In 1475 Thomas Talbot, head of the Talbot family of Malahide Castle, was granted the title Admiral of the port of Malahide by King Edward IV, with power to hold admiralty courts and levy customs duties on all merchandise coming into the port. The office was hereditary, and the family's right to act as Admiral was confirmed by the Court of Exchequer (Ireland) in 16391.

Malahide is the home of the Grand Hotel, built in 1835 by Mr. James Fagan of Feltrim. He was a member of the British Parliament and when his Malahide Hotel was granted a royal warrant he decided to call it the ‘Royal Hotel’. His motivation for building the hotel was obviously influenced by the impending arrival of the railway in Malahide. With the awakening of Irish nationalism in the early 1900’s, the name was changed to the ‘Grand Hotel’.

Newport (Baile Uí Fhiacháin)

There was mention of the town of Ó Fiacháin on the Black Oak river, now called Newport, but historically known as Ballyveaghan (Baile Uí Fhiacháin). Evidently back in 1719 a community of Quakers settled there and it was then known as Ballyveaghan. The ancestral home of Princess Grace of Monaco is located near Newport.

Trim (Baile Átha Troim)

Trim Castle, the largest Anglo-Norman castle in Ireland, was constructed over a thirty-year period by Hugh de Lacy and his son Walter. Hugh de Lacy was granted the Liberty of Meath by King Henry II in 1172 in an attempt to curb the expansionist policies of Richard de Clare, (Strongbow).  Construction of the massive three storied Keep, the central stronghold of the castle, was begun c. 1176 on the site of an earlier wooden fortress.
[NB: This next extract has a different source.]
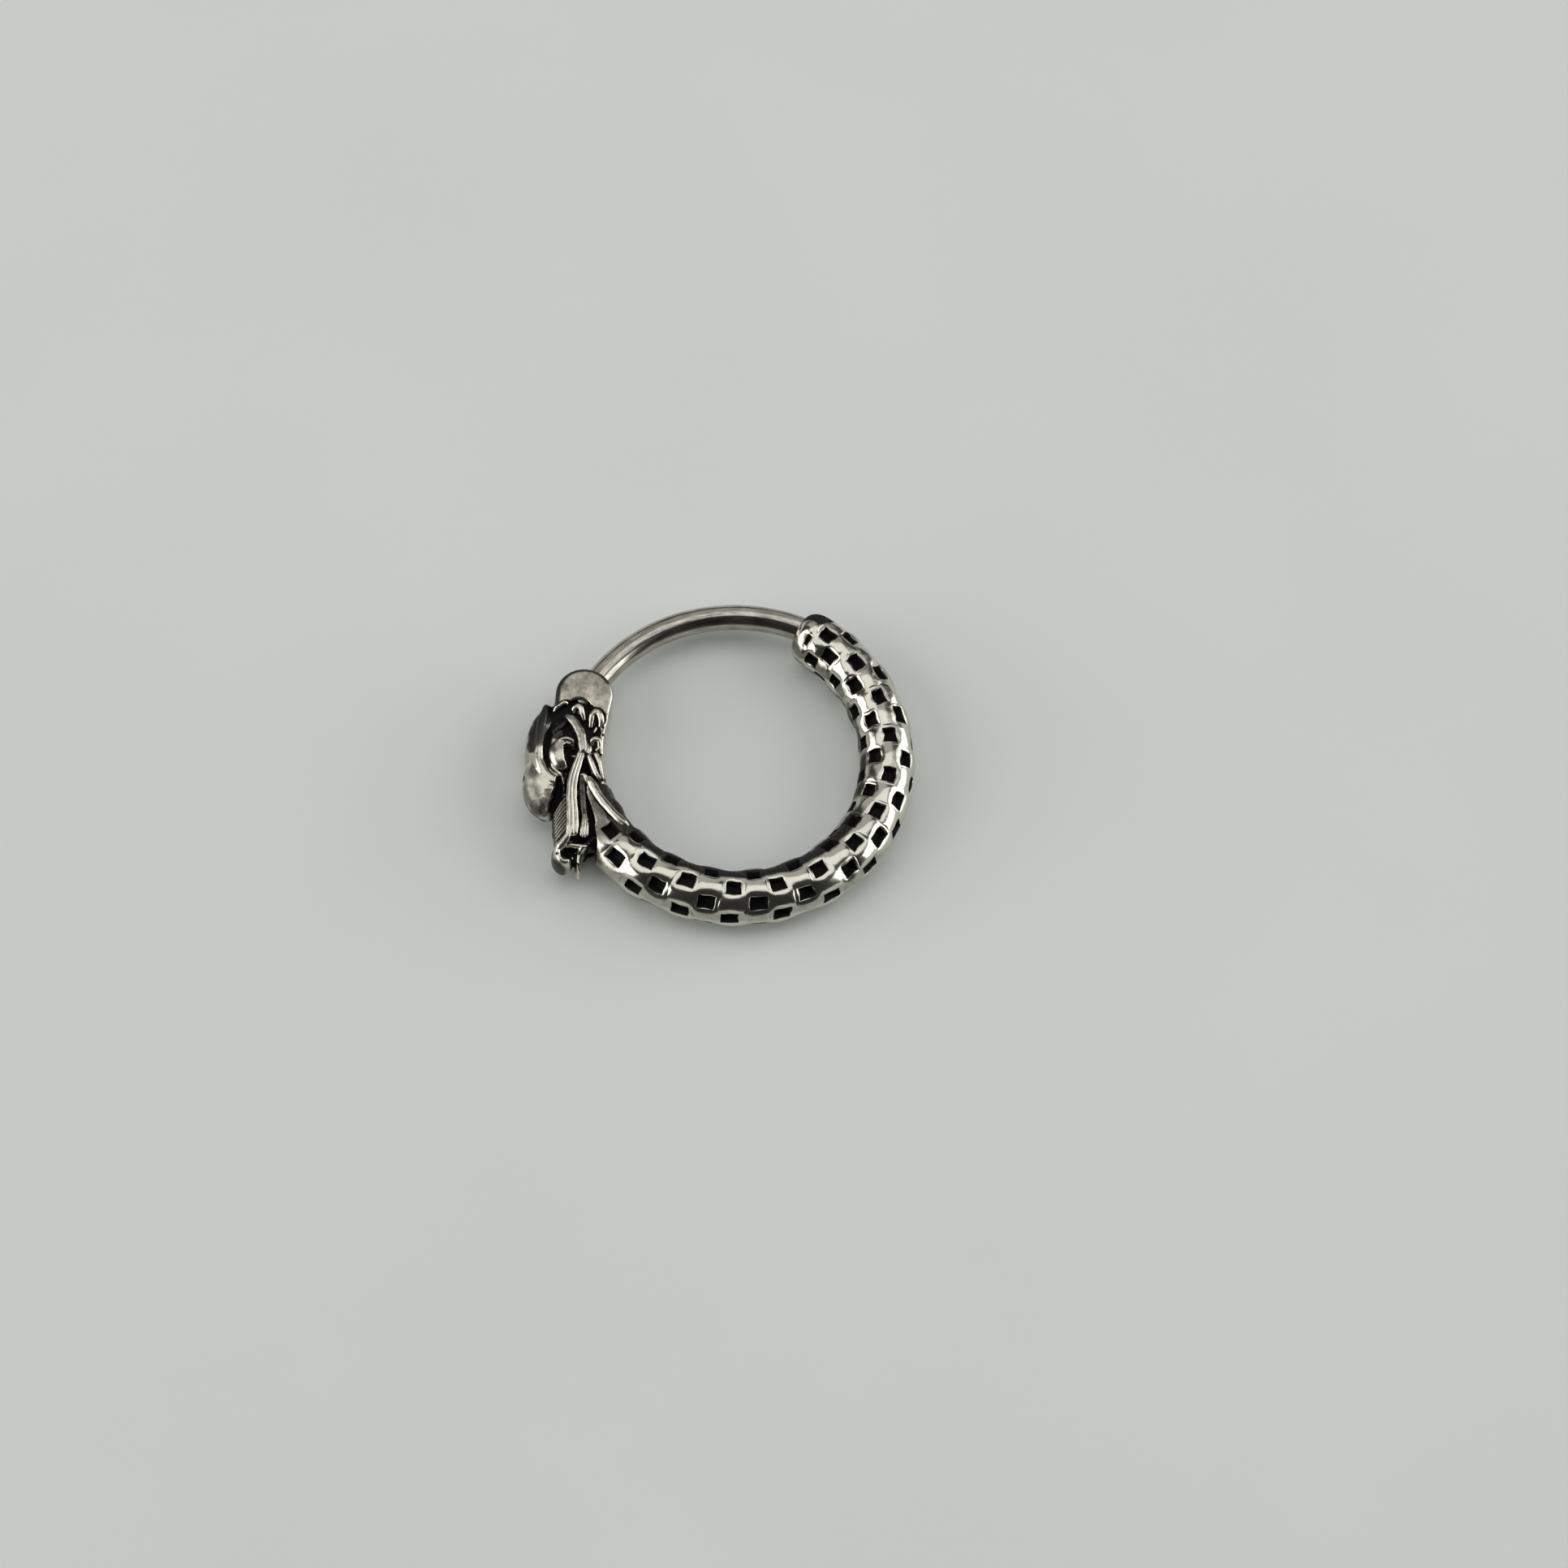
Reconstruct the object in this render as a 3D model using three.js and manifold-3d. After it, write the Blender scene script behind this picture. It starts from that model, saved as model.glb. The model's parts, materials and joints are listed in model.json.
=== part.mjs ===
// Dragon piercing hoop (hinged segment ring), millimetres, +Z up.
// The hoop lies on its side: its own axis is vertical. A cast scaled body runs
// three fifths of the way round; a dragon's head with the hinge fork is cast on
// one end, and the tail end has a latch slot. A plain round bar turns on a pin
// between the fork's two ears and closes the ring by dropping into the slot.

import * as THREE from 'three';
import { mergeVertices } from 'three/addons/utils/BufferGeometryUtils.js';
import Module from 'manifold-3d';

const wasm = await Module();
wasm.setup();

// ---------- driving dimensions (mm, degrees) ----------
const RING_R = 6.1;            // radius of the cast body's centre line
const BODY_R = 1.1;            // radius of the scaled body
const NECK_R = 1.0;            // radius of the plain neck under the head
const BAR_R = 0.5;             // radius of the plain bar (18 gauge)
const BAR_ARC_R = 6.85;        // the bar's own, flatter arc
const BAR_ARC_C = { x: 0.54, y: -0.71 };

const BODY_FROM = 214;         // scaled body, angle round the ring
const BODY_TO = 429.5;
const NECK_FROM = 183;
const BODY_STEPS = 27;          // one step to each half pitch of the pits
const BODY_SIDES = 16;
const BODY_PHASE = 0;
const TAIL_END_R = 1.03;       // rounding of the tail tip

const HINGE = { x: -6.10, y: 0.77 };
const EAR_R = 1.13;            // round end of the fork
const EAR_TOP = 1.10;          // outer face of each ear, from the mid plane
const EAR_BEVEL = 0.12;
const FORK_TURN = 3;
const FORK_SLOT = 0.52;        // half the slot between the ears
const FORK_BACK = 1.05;        // how far the slot runs behind the hinge axis
const KNUCKLE_R = 0.95;
const KNUCKLE_HALF = 0.47;
const PIN_R = 0.34;
const PIN_BORE_R = 0.355;      // in the ears
const BAR_BORE_R = 0.39;       // running clearance in the knuckle
const PIN_BLIND = 0.82;        // the pin's blind end, in the upper ear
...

This massive twenty-sided tower, which is cruciform in shape, was protected by a ditch, curtain wall and moat. "John Fagan was High Sheriff of the Liberties of Meath: and in 1373, was appointed Governor of the important castle of the Pale at Trim.

If Fagans were O'Hagans...
Tullaghoge (Tulaigh Óg)

According to the GoIreland site, in or near Cookstown in Tyrone is the Tullaghoge Fort and Inauguration Site:

"Tullaghoge is a prominent rounded hillock about half-way between Cookstown and Stewartstown, and it was there that the leading member of each O'Neill generation was inaugurated from the 11th to the close of the 16th century."
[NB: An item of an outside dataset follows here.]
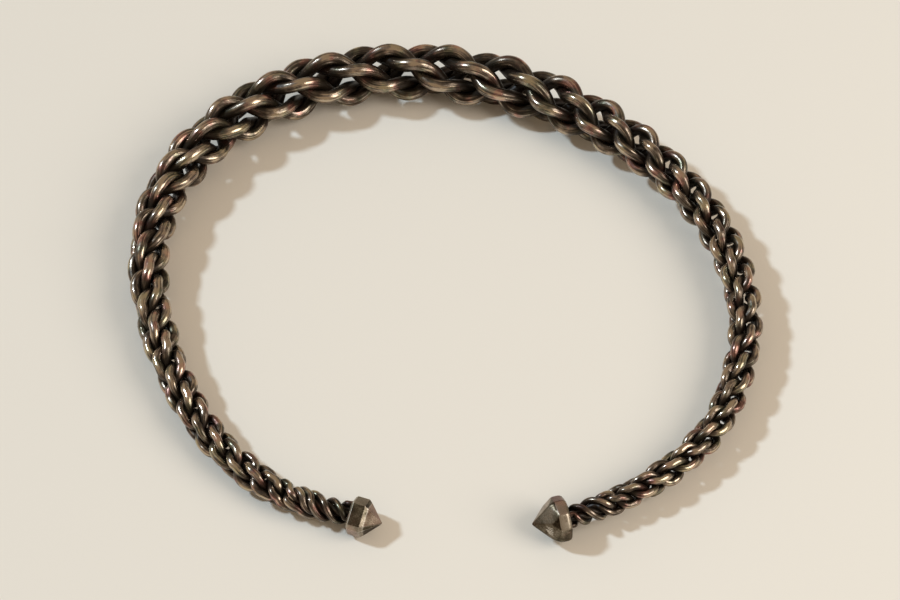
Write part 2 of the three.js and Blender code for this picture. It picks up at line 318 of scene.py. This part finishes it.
# %% The rod tree
def rod_tree():
    tree = bpy.data.node_groups.new("Round silver rod", "GeometryNodeTree")
    for name, kind, value in (
        ("Line", "NodeSocketGeometry", None),
        ("Sides", "NodeSocketInt", 24),
        ("Smoothness", "NodeSocketInt", 3),
        ("Dent depth", "NodeSocketFloat", 0.3 * MM),
        ("Dent size", "NodeSocketFloat", 1.9 * MM),
        ("Dent stretch", "NodeSocketFloat", 2.6),
        ("Silver", "NodeSocketMaterial", None),
    ):
        socket = tree.interface.new_socket(name, in_out="INPUT", socket_type=kind)
        if value is not None:
            socket.default_value = value
    tree.interface.new_socket("Rod", in_out="OUTPUT", socket_type="NodeSocketGeometry")
    given = add(tree, "NodeGroupInput").outputs

    line = add(tree, "GeometryNodeMeshToCurve", {"Mesh": given["Line"]})
    smooth = add(tree, "GeometryNodeCurveSplineType", {"Curve": line.outputs[0]},
                 spline_type="CATMULL_ROM")
    finer = add(tree, "GeometryNodeSetSplineResolution",
                {"Geometry": smooth.outputs[0], "Resolution": given["Smoothness"]})
    spline = add(tree, "GeometryNodeSplineParameter")
    measured = add(tree, "GeometryNodeStoreNamedAttribute",
                   {"Geometry": finer.outputs[0], "Name": "down_length",
                    "Value": spline.outputs["Length"]}, data_type="FLOAT", domain="POINT")

    circle = add(tree, "GeometryNodeCurvePrimitiveCircle",
                 {"Resolution": given["Sides"], "Radius": 1.0})
    place = add(tree, "GeometryNodeInputPosition")
    marked = add(tree, "GeometryNodeStoreNamedAttribute",
                 {"Geometry": circle.outputs[0], "Name": "around", "Value": place.outputs[0]},
                 data_type="FLOAT_VECTOR", domain="POINT")
    thick = add(tree, "GeometryNodeInputNamedAttribute", {"Name": "thick"}, data_type="FLOAT")
    tube = add(tree, "GeometryNodeCurveToMesh",
               {"Curve": measured.outputs[0], "Profile Curve": marked.outputs[0],
                "Scale": thick.outputs[0], "Fill Caps": True})

    around = add(tree, "GeometryNodeInputNamedAttribute", {"Name": "around"},
                 data_type="FLOAT_VECTOR")
    down = add(tree, "GeometryNodeInputNamedAttribute", {"Name": "down_length"},
               data_type="FLOAT")
    across = add(tree, "ShaderNodeVectorMath", {0: around.outputs[0], "Scale": thick.outputs[0]},
                 operation="SCALE")
    parts = add(tree, "ShaderNodeSeparateXYZ", {0: across.outputs[0]})
    straight = add(tree, "ShaderNodeCombineXYZ",
                   {0: parts.outputs[0], 1: parts.outputs[1], 2: down.outputs[0]})
    drawn = add(tree, "GeometryNodeStoreNamedAttribute",
                {"Geometry": tube.outputs[0], "Name": "drawn", "Value": straight.outputs[0]},
                data_type="FLOAT_VECTOR", domain="POINT")

    middle = add(tree, "GeometryNodeInputNamedAttribute", {"Name": "middle"},
                 data_type="FLOAT_VECTOR")
    half = add(tree, "GeometryNodeInputNamedAttribute", {"Name": "half_width"},
               data_type="FLOAT")
    outward = add(tree, "ShaderNodeVectorMath", {0: place.outputs[0], 1: middle.outputs[0]},
                  operation="DISTANCE")
    share = add(tree, "ShaderNodeMath", {0: outward.outputs["Value"], 1: half.outputs[0]},
                operation="DIVIDE")
    worn = add(tree, "GeometryNodeStoreNamedAttribute",
               {"Geometry": drawn.outputs[0], "Name": "worn", "Value": share.outputs[0]},
               data_type="FLOAT", domain="POINT")

    fine = add(tree, "ShaderNodeMath", {0: 1.0, 1: given["Dent size"]}, operation="DIVIDE")
    squeezed = add(tree, "ShaderNodeMath", {0: down.outputs[0], 1: given["Dent stretch"]},
                   operation="DIVIDE")
    dent_place = add(tree, "ShaderNodeCombineXYZ",
                     {0: parts.outputs[0], 1: parts.outputs[1], 2: squeezed.outputs[0]})
    hammer = add(tree, "ShaderNodeTexNoise",
                 {"Vector": dent_place.outputs[0], "Scale": fine.outputs[0], "Detail": 0.5},
                 noise_dimensions="3D")
    centred = add(tree, "ShaderNodeMath", {0: hammer.outputs[0], 1: 0.5}, operation="SUBTRACT")
    deep = add(tree, "ShaderNodeMath", {0: centred.outputs[0], 1: given["Dent depth"]},
               operation="MULTIPLY")
    normal = add(tree, "GeometryNodeInputNormal")
    move = add(tree, "ShaderNodeVectorMath", {0: normal.outputs[0], "Scale": deep.outputs[0]},
               operation="SCALE")
    dented = add(tree, "GeometryNodeSetPosition",
                 {"Geometry": worn.outputs[0], "Offset": move.outputs[0]})
    shaded = add(tree, "GeometryNodeSetShadeSmooth", {"Geometry": dented.outputs[0]})
    silver = add(tree, "GeometryNodeSetMaterial",
                 {"Geometry": shaded.outputs[0], "Material": given["Silver"]})
    add(tree, "NodeGroupOutput", {"Rod": silver.outputs[0]})
    return tree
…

The name Tullaghoge comes from Tulach Óg meaning The Hill of Youth. The site has never been archaeologically excavated so the exact age and function of the initial activity at Tullaghoge is unknown. It is likely to date to some time in the early medieval period, between the seventh and ninth centuries.

From TheJournal.ie2:

Historical records tell us that the site was originally associated with Uí Tuirtre of Airgialla, and thenO'Neill Inauguration by the O'Hagans became the possession of the O’Hagan family. They lived at Tullaghoge and became the hereditary guardians of the symbolic site. The O’Hagans were clients of the powerful O’Neill dynasty, and during the middle and later medieval period, it was the O’Hagans who had the honour of inaugurating the O’Neill chiefs, proclaiming them as ‘The O’Neill’.

During the crowning ceremony at Tullaghoge, the King elect was seated on a stone inauguration chair known as the Leac na Ri. He swore oaths to rule by Brehon Law (the ancient laws of Ireland) and to give up the throne if he became too old or infirm to rule.
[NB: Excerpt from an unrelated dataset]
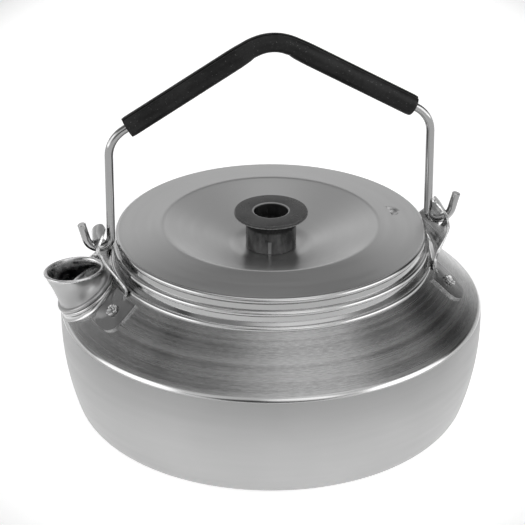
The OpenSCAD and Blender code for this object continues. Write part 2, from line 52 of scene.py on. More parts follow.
neck_bead, foot_bead_out, lip_bead_out = 1.1, 1.5, 0.3
bead_sunk, edge_round = 0.4, 0.15


def arc(centre, radius, start, end, steps):
    """Points of an arc in a plane, from one angle to another in degrees."""
    out = []
    for i in range(steps + 1):
        a = radians(start + (end - start) * i / steps)
        out.append(Vector((centre[0] + radius * cos(a), centre[1] + radius * sin(a))))
    return out


def round_corner(before, corner, after, radius, steps):
    """The corner of a section, rounded."""
    before, corner, after = Vector(before), Vector(corner), Vector(after)
    u, v = (before - corner).normalized(), (after - corner).normalized()
    half = math.acos(max(-1, min(1, u.dot(v)))) / 2
    centre = corner + (u + v).normalized() * radius / sin(half)
    start, end = corner + u * radius / tan(half), corner + v * radius / tan(half)
    a0 = degrees(atan2(start.y - centre.y, start.x - centre.x))
    a1 = degrees(atan2(end.y - centre.y, end.x - centre.x))
    turn = (a1 - a0 + 180) % 360 - 180
    return arc(centre, radius, a0, a0 + turn, steps)


def beside(path, gap):
    """The section moved sideways by the thickness of its sheet."""
    def side(p, q):
        d = (q - p).normalized()
        return Vector((d.y, -d.x))
    out = []
    for i, p in enumerate(path):
        a = side(path[max(i - 1, 0)], path[max(i, 1)])
        b = side(path[min(i, len(path) - 2)], path[min(i + 1, len(path) - 1)])
        out.append(p + (a + b) * gap / (1 + a.dot(b)))
    return out


def straight(p, q, steps):
    """Points along a straight stretch of the section, without its last one."""
    p, q = Vector(p), Vector(q)
    return [p.lerp(q, i / steps) for i in range(steps)]


def points(*places):
    """Corners of the section."""
    return [Vector(p) for p in places]


def skin(name, rings, finishes, coat=None, loop=True, sharp=38):
    """Sheet over closed rings of points in millimetres. coat[i] picks the finish after ring i."""
    shell = bmesh.new()
    grid = [[shell.verts.new(Vector(p) * mm) for p in ring] for ring in rings]
    around = len(rings[0])
    for i in range(len(rings) if loop else len(rings) - 1):
        a, b = grid[i], grid[(i + 1) % len(rings)]
        for k in range(around):
            n = (k + 1) % around
            face = shell.faces.new((a[k], a[n], b[n], b[k]))
            face.smooth = True
            face.material_index = coat[i] if coat else 0
    return finish_shell(name, shell, finishes, sharp)


def put(thing):
    """Stands a thing in the scene."""
    bpy.context.scene.collection.objects.link(thing)


def finish_shell(name, shell, finishes, sharp=38):
    """Welds a shell, turns its faces outward and makes it a piece of the kettle."""
    bmesh.ops.remove_doubles(shell, verts=shell.verts, dist=2e-7)
    bmesh.ops.dissolve_degenerate(shell, edges=shell.edges, dist=1e-8)
    bmesh.ops.recalc_face_normals(shell, faces=shell.faces)
    data = bpy.data.meshes.new(name)
    shell.to_mesh(data)
    shell.free()
    data.set_sharp_from_angle(angle=radians(sharp))
    for m in finishes:
        data.materials.append(m)
    piece = bpy.data.objects.new(name, data)
    put(piece)
    return piece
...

New sandals were placed on his feet by the chief of the O’Hagans and a golden sandal was ceremonially thrown over his head to indicate he would continue in the footsteps of his ancestors, and then the new king was handed the ceremonial rod of office. The primate of Armagh would then anoint and crown the O’Neill as chief and king.

Tullaghoge is just around 4km south of Cookstown in County Tyrone, off the B162 (Cookstown to Stewartstown Road), and you’ll see signposts for the site. There is a small area to park at the base of the hill, and a well made stone path leads nearly the whole way to the site. At the end of the path just pass through the small kissing-gate.

1 Mosley, ed. Burke's Peerage 107th Edition Delaware 2003 Vol. 3 p.3853
2 Jackman, Neil. "Hidden Ireland: Have You Seen This Ancient Carving of a Hurley and Sliotar? " Journal Media Ltd., 28 Sept. 2013. Web. 19 Aug. 2015.